MALS Career Spotlight: Milton Mariani

sun setting over 1911 building

What is your current position? What do you enjoy most about your current position? What do you find most challenging? 

MALS Alumni
Milton Mariani

I recently started a funded Ph.D. at Technical University Denmark (DTU) under a European Union Horizon 2020 project (ReHyb) with a focus on the advanced interface design of a Virtual Reality/Augmented Reality (VR/AR) driven exoskeleton for the hybrid rehabilitation of stroke patients. The Ph.D. scholarship runs from my start date of April 1, 2020, until March 31, 2023. I certainly enjoy being back in an atmosphere of learning and challenging oneself to be more innovative and exceed expectations of peers and family. Currently, the most challenging thing is having to start a Ph.D. under COVID-19 lockdown. Working virtually doesn’t provide the same level of interaction and cultivation of relationships which will be vital during these arduous three years.

What is a typical work day like for you?

My typical day starts with dropping my kids off at their institution, a.k.a. preschool, and booting up my computer around 9 a.m. Checking emails and other communication channels such as MS Teams for updates on current or upcoming tasks is the first thing I do to help me establish my priorities for the day. Tasks can vary but usually deal with project management of DTU’s efforts in the ReHyb project. My own research is slowly starting to take shape but mostly consists of me reading several journals a week to better shape my knowledge and thought on topics and ideas which could be utilized in my published articles.

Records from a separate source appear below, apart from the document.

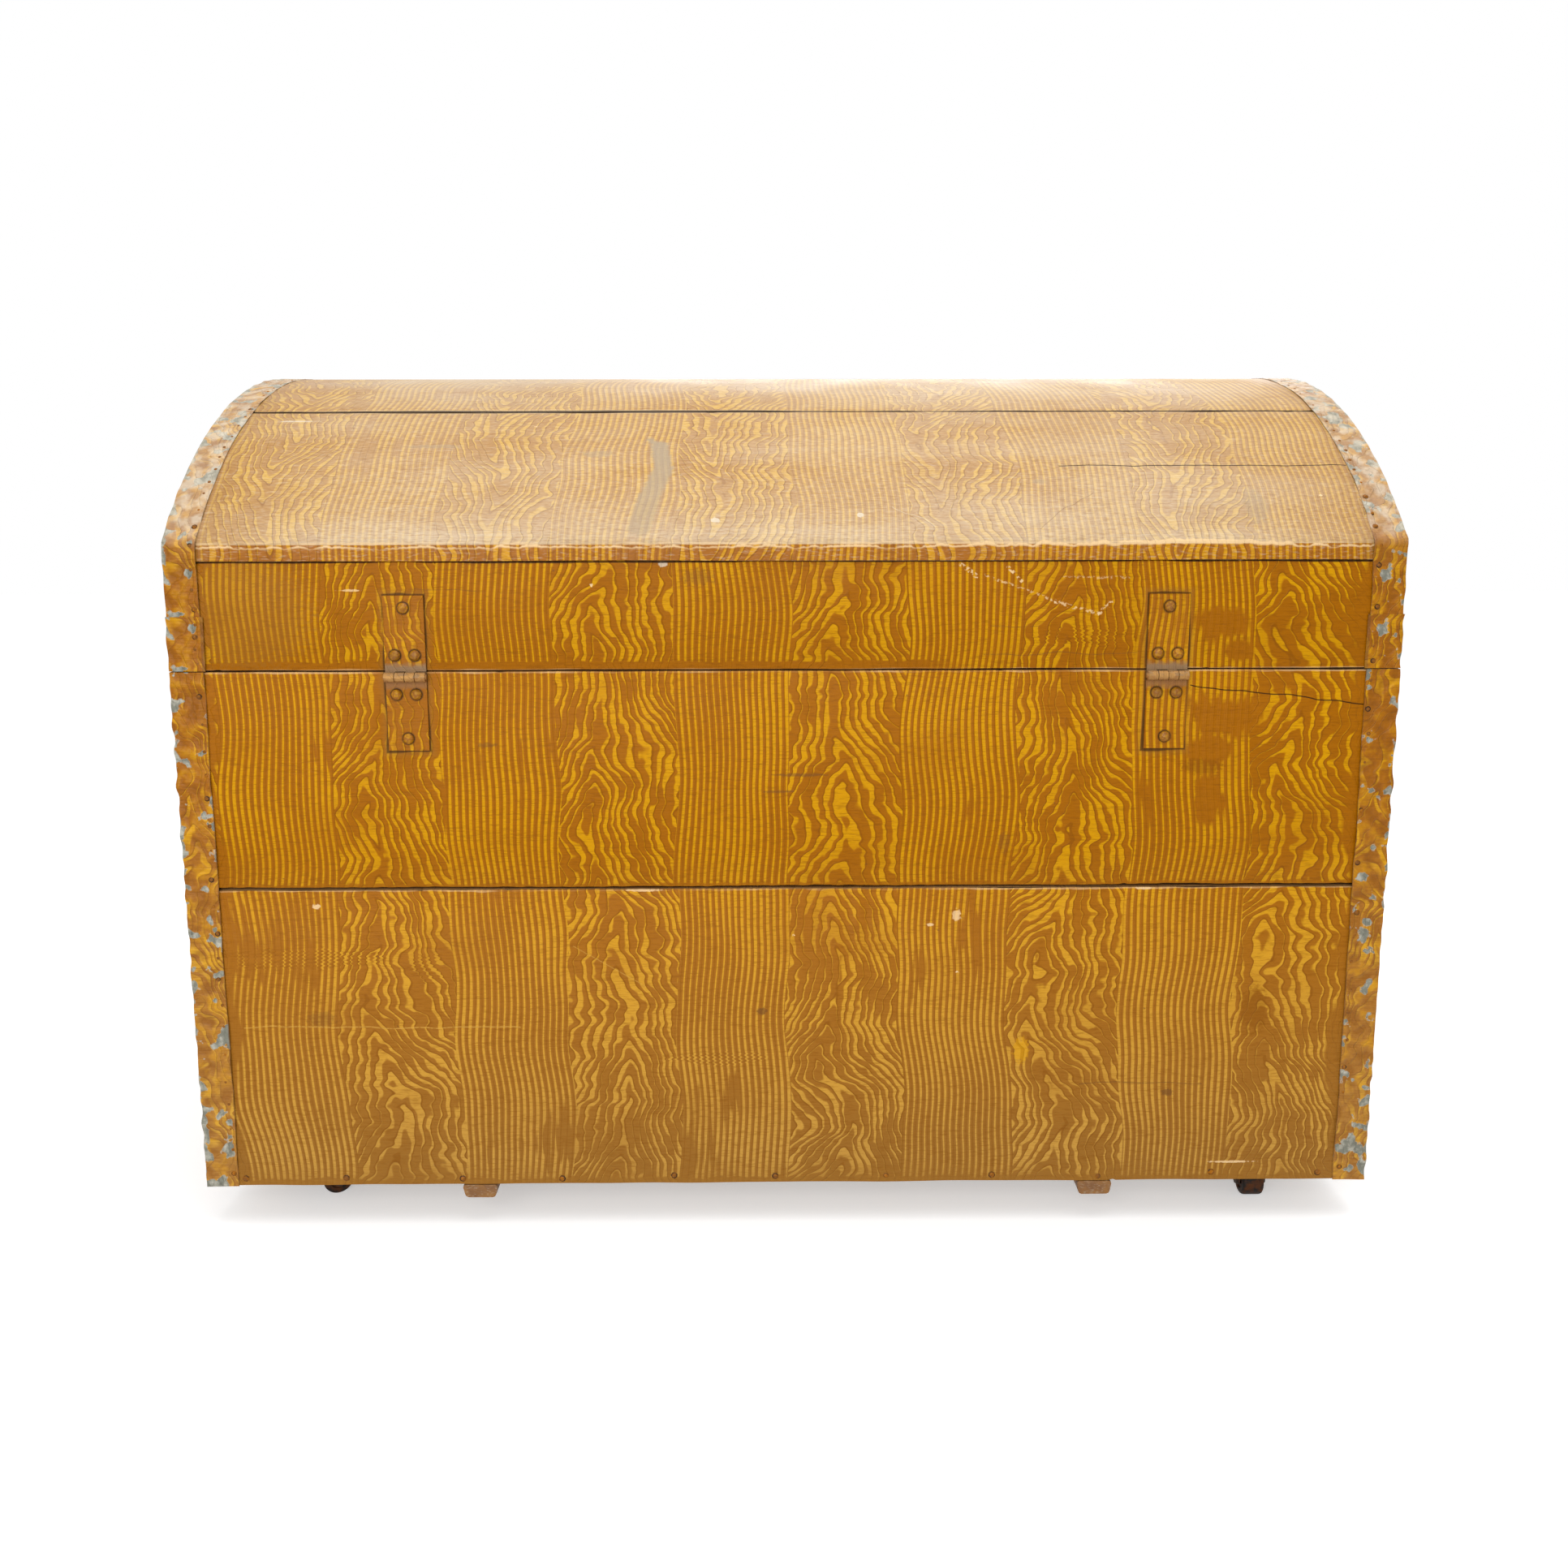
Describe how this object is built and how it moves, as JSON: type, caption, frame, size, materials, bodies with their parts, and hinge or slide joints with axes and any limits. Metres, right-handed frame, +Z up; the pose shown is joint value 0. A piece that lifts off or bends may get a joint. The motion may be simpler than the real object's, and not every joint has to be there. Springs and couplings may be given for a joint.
{
  "type": "dome top trunk",
  "caption": "Dome top storage trunk in comb-grained painted pine with sheet-metal edge strips, strap hinges, end handles and small castors; the lid opens.",
  "frame": {"origin": "on the floor under the middle of the trunk's boards", "axes": "+Z up, +X to the right seen from the front, +Y towards the back, where the hinges are"},
  "size_m": [1.04, 0.6594, 0.7365],
  "materials": {
    "grained_paint": "yellow comb-grained oil paint on pine boards",
    "bare_pine": "aged unpainted pine inside and underneath",
    "painted_zinc": "zinc-coated sheet, painted with the boards and flaked",
    "painted_iron": "wrought iron strap hinge, painted over",
    "worn_iron": "old iron, dark and rubbed bright at the edges",
    "roller_iron": "dark cast iron roller"
  },
  "bodies": {
    "trunk_body": {"front_board_lower": "grained_paint", "front_board_upper": "grained_paint", "back_board_lower": "grained_paint", "back_board_upper": "grained_paint", "left_end_board_lower": "grained_paint", "left_end_board_upper": "grained_paint", "right_end_board_lower": "grained_paint", "right_end_board_upper": "grained_paint", "bottom_board_front": "bare_pine", "bottom_board_middle": "bare_pine", "bottom_board_rear": "bare_pine", "batten_left": "grained_paint", "batten_right": "grained_paint", "corner_strip_front_left": "painted_zinc", "corner_strip_front_right": "painted_zinc", "corner_strip_back_left": "painted_zinc", "corner_strip_back_right": "painted_zinc", "hinge_body_leaf_left": "painted_iron", "hinge_body_leaf_right": "painted_iron", "hinge_pin_left": "painted_iron", "hinge_pin_right": "painted_iron", "hinge_rivets_body": "painted_iron", "lock_case": "worn_iron", "keyhole_escutcheon": "worn_iron", "handle_eyes_left": "worn_iron", "handle_eyes_right": "worn_iron", "castor_plate_front_left": "worn_iron", "castor_plate_front_right": "worn_iron", "castor_plate_back_left": "worn_iron", "castor_plate_back_right": "worn_iron"},
    "lid": {"lid_front_rail": "grained_paint", "lid_back_rail": "grained_paint", "lid_end_left": "grained_paint", "lid_end_right": "grained_paint", "dome_board_1": "grained_paint", "dome_board_2": "grained_paint", "dome_board_3": "grained_paint", "dome_board_4": "grained_paint", "dome_strip_left": "painted_zinc", "dome_strip_right": "painted_zinc", "lid_corner_strips": "painted_zinc", "hinge_lid_leaf_left": "painted_iron", "hinge_lid_leaf_right": "painted_iron", "hinge_rivets_lid": "painted_iron", "lock_keeper": "worn_iron"},
    "lock_bolt": {"lock_bolt": "worn_iron"},
    "handle_left": {"handle_bail_left": "worn_iron"},
    "handle_right": {"handle_bail_right": "worn_iron"},
    "castor_front_left": {"castor_fork_front_left": "worn_iron", "castor_axle_front_left": "worn_iron"},
    "wheel_front_left": {"castor_wheel_front_left": "roller_iron"},
    "castor_front_right": {"castor_fork_front_right": "worn_iron", "castor_axle_front_right": "worn_iron"},
    "wheel_front_right": {"castor_wheel_front_right": "roller_iron"},
    "castor_back_left": {"castor_fork_back_left": "worn_iron", "castor_axle_back_left": "worn_iron"},
    "wheel_back_left": {"castor_wheel_back_left": "roller_iron"},
    "castor_back_right": {"castor_fork_back_right": "worn_iron", "castor_axle_back_right": "worn_iron"},
    "wheel_back_right": {"castor_wheel_back_right": "roller_iron"}
  },
  "joints": [
    {"name": "lid_hinge", "type": "hinge", "parent": "trunk_body", "child": "lid", "pos_m": [0, 0.32925, 0.48], "axis": [-1, 0, 0], "range_deg": [0, 170]},
    {"name": "lock_bolt_slide", "type": "slide", "parent": "trunk_body", "child": "lock_bolt", "axis": [1, 0, 0], "range_m": [0, 0.01]},
    {"name": "handle_left_swing", "type": "hinge", "parent": "trunk_body", "child": "handle_left", "pos_m": [-0.512, 0, 0.386], "axis": [0, 1, 0], "range_deg": [-8, 185]},
    {"name": "handle_right_swing", "type": "hinge", "parent": "trunk_body", "child": "handle_right", "pos_m": [0.512, 0, 0.386], "axis": [0, -1, 0], "range_deg": [-8, 185]},
    {"name": "castor_front_left_swivel", "type": "hinge", "parent": "trunk_body", "child": "castor_front_left", "pos_m": [-0.417, -0.271, 0.03], "axis": [0, 0, 1], "continuous": true},
    {"name": "wheel_front_left_roll", "type": "hinge", "parent": "castor_front_left", "child": "wheel_front_left", "pos_m": [-0.42042, -0.2804, 0.0135], "axis": [0.9397, -0.342, 0], "continuous": true},
    {"name": "castor_front_right_swivel", "type": "hinge", "parent": "trunk_body", "child": "castor_front_right", "pos_m": [0.417, -0.271, 0.03], "axis": [0, 0, 1], "continuous": true},
    {"name": "wheel_front_right_roll", "type": "hinge", "parent": "castor_front_right", "child": "wheel_front_right", "pos_m": [0.41959, -0.28066, 0.0135], "axis": [0.9659, 0.2588, 0], "continuous": true},
    {"name": "castor_back_left_swivel", "type": "hinge", "parent": "trunk_body", "child": "castor_back_left", "pos_m": [-0.417, 0.271, 0.03], "axis": [0, 0, 1], "continuous": true},
    {"name": "wheel_back_left_roll", "type": "hinge", "parent": "castor_back_left", "child": "wheel_back_left", "pos_m": [-0.417, 0.281, 0.0135], "axis": [-1, 0, 0], "continuous": true},
    {"name": "castor_back_right_swivel", "type": "hinge", "parent": "trunk_body", "child": "castor_back_right", "pos_m": [0.417, 0.271, 0.03], "axis": [0, 0, 1], "continuous": true},
    {"name": "wheel_back_right_roll", "type": "hinge", "parent": "castor_back_right", "child": "wheel_back_right", "pos_m": [0.40834, 0.266, 0.0135], "axis": [0.5, -0.866, 0], "continuous": true}
  ]
}
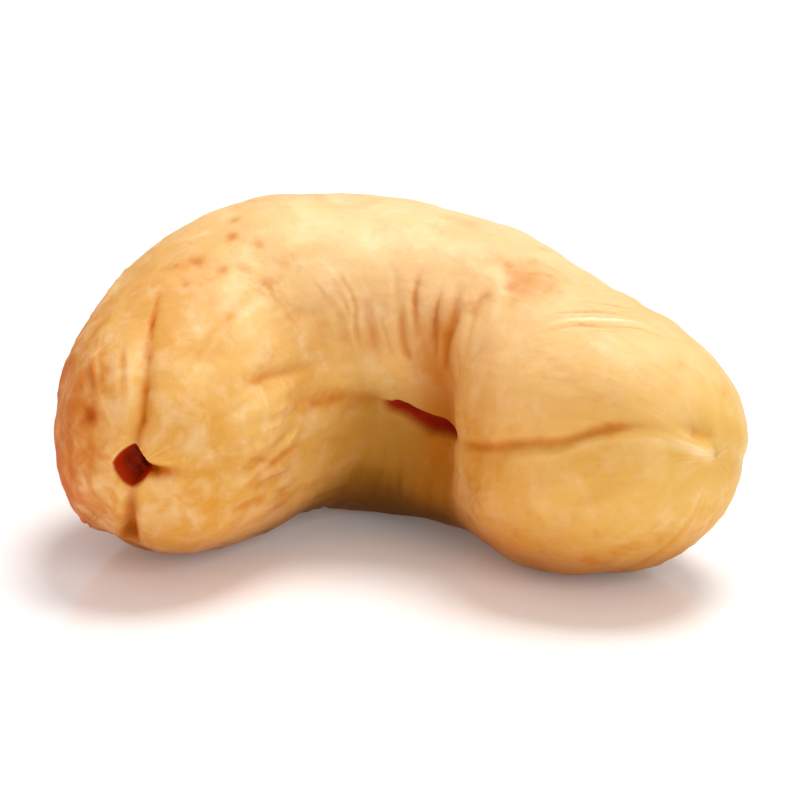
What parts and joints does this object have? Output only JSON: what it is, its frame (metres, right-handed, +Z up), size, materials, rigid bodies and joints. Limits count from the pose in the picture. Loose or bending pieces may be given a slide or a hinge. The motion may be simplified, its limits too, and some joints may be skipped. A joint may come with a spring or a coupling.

How did the MALS program at NC State prepare you for your current position?

The MALS program is interdisciplinary and gives students the opportunity to conduct research into fields and disciplines which match their interests. In my case, I combined humanities with business and management to concentrate on innovation in immersive gaming. My business courses highly emphasized innovation in user-centric product and service design and development. Meanwhile, the humanities, particularly seminars, brought balance and expanded the breadth and scope of where, how, and to whom innovation can bring value. Project management was the third segment of my concentration and it helped the management of my course but also teams in which we work in academia and industry.

What was your favorite part of the MALS program?

The best part of MALS is the diversity of master’s candidates each with their own concentrations, and because it is tailored to each student’s interests, I believe you find the students are more passionate about their research. Most candidates I have met have some personal motivation which drives their concentration.

What advice do you have for students considering a career in your field?

Don’t judge yourself too harshly for your mistakes, take risks, learn and grow. While you are spending time comparing yourself to others, they are busy getting ahead. Focus on you and your path will present itself. Lastly, education and the knowledge it brings is something no one can take from you, but you can give to others. Share and inspire.